Pen Resource University, established by Pen Resource Academy (PRA), is a private, co-educational group of schools in Gombe, Gombe State, in north-eastern Nigeria. It is among twelve private universities approved to be established by the Federal Executive Council (FEC) on April 6, 2022. It became licensed by the Nigeria Universities Commission (NUC) in May 2022.

History 
Pen Resource University is the first private university in Gombe State and the third in north-eastern Nigeria. It was established by Dr. Sani Jauro as Pen Resource Academy.

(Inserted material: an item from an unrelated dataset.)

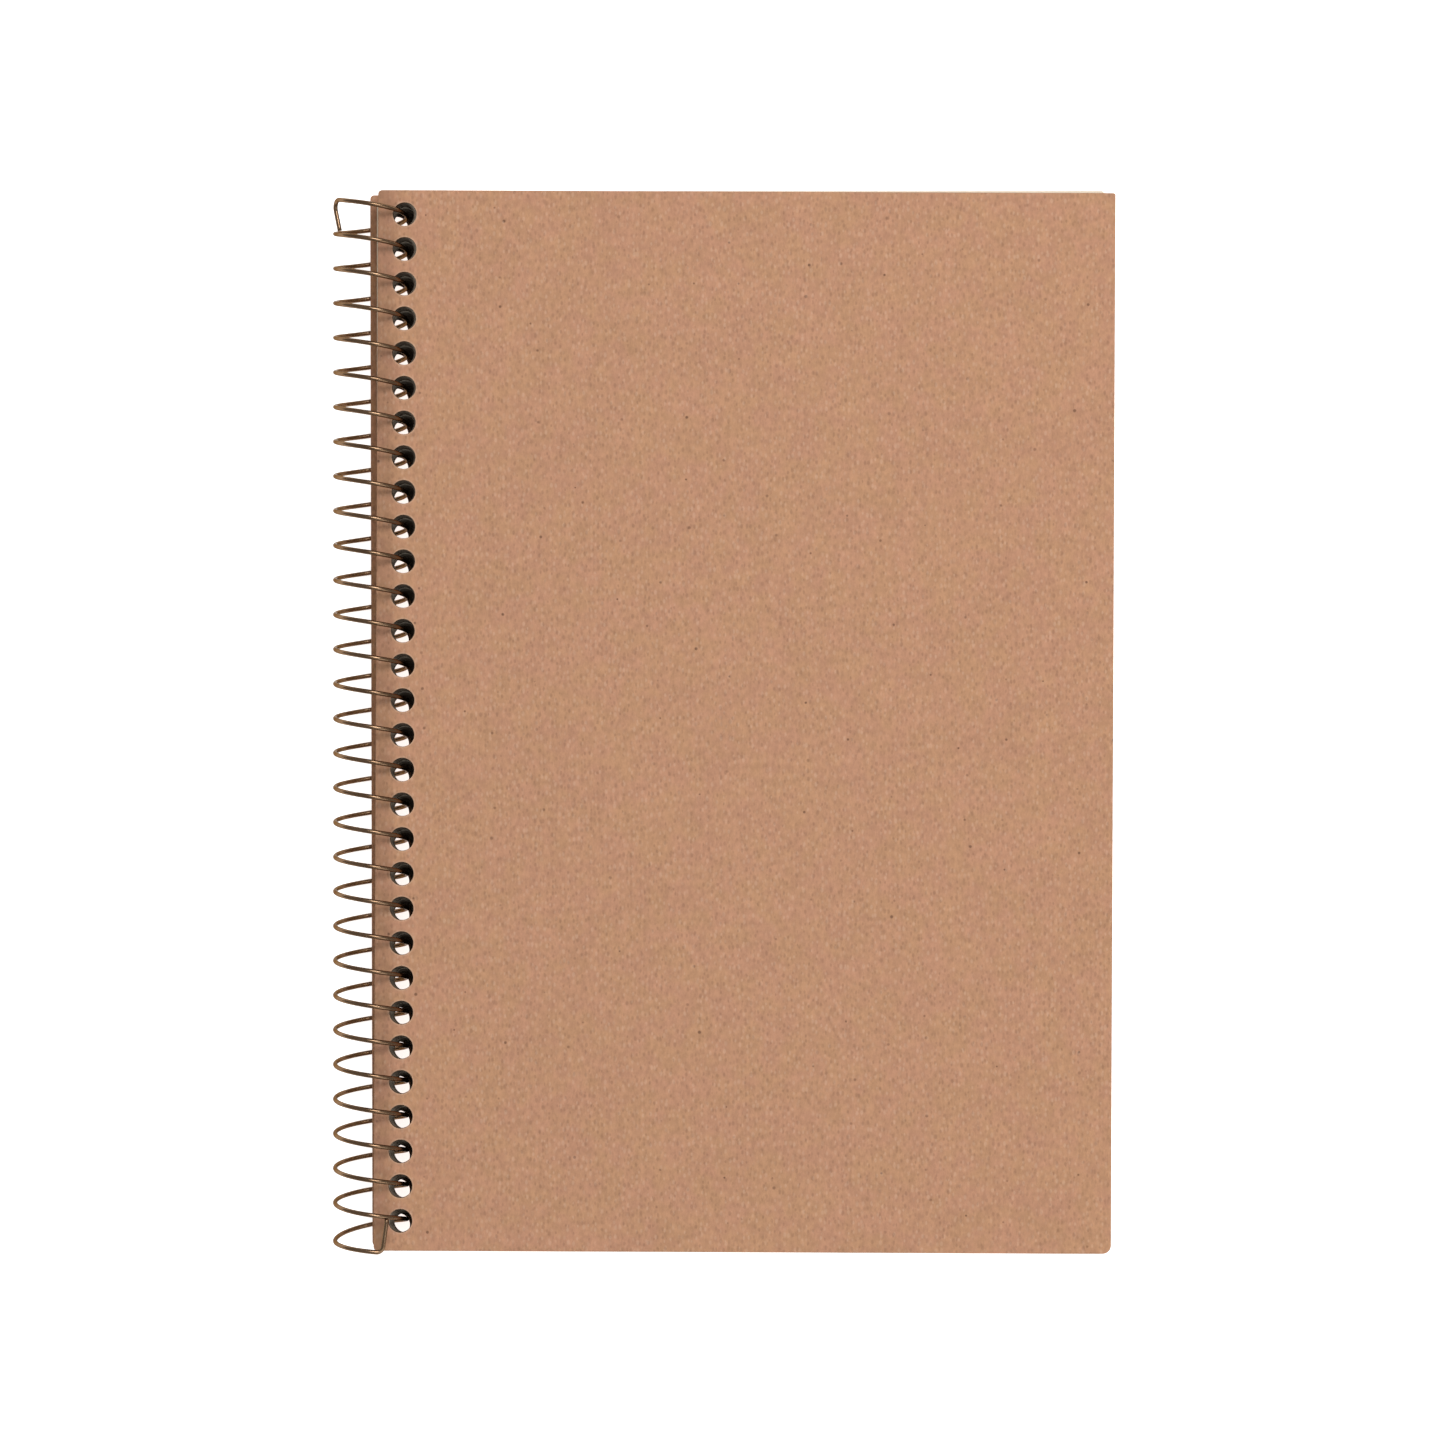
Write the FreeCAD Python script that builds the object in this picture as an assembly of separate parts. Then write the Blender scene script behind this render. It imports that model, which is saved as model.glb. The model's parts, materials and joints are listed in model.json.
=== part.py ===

The school is situated in the village of Lafiyawo along Gombe-Bauchi road, Gombe, Gombe State, and focuses on educating students in digital and other twenty-first century-relevant skills.

Faculties 
The university has three faculties:

 Faculty of Science and Computing;
 Faculty of Law; and
 Faculty of Communications, Management and Social Sciences.

Departments 
The faculty of science has five departments:

 Department of chemical sciences;
 Department of computer science;
 Department of Building; and
 Department of Architecture.

The faculty of Law has two departments:

 Islamic Law; and
 Public and private law

The faculty of Communications, Management and Social Sciences has five departments:

 Accounting and Finance;
 Business Administration;
 Communication;
 Economics; and
 Political Science.

Vice Chancellor 
Professor Ogbaji Igoli, a United Kingdom-based Professor of Chemistry, is the pioneer Vice Chancellor of the university.

Pro Chancellor 
Dr. Sani Jauro is the Pro-Chancellor and Chairman of the Governing Council of Pen Resource University.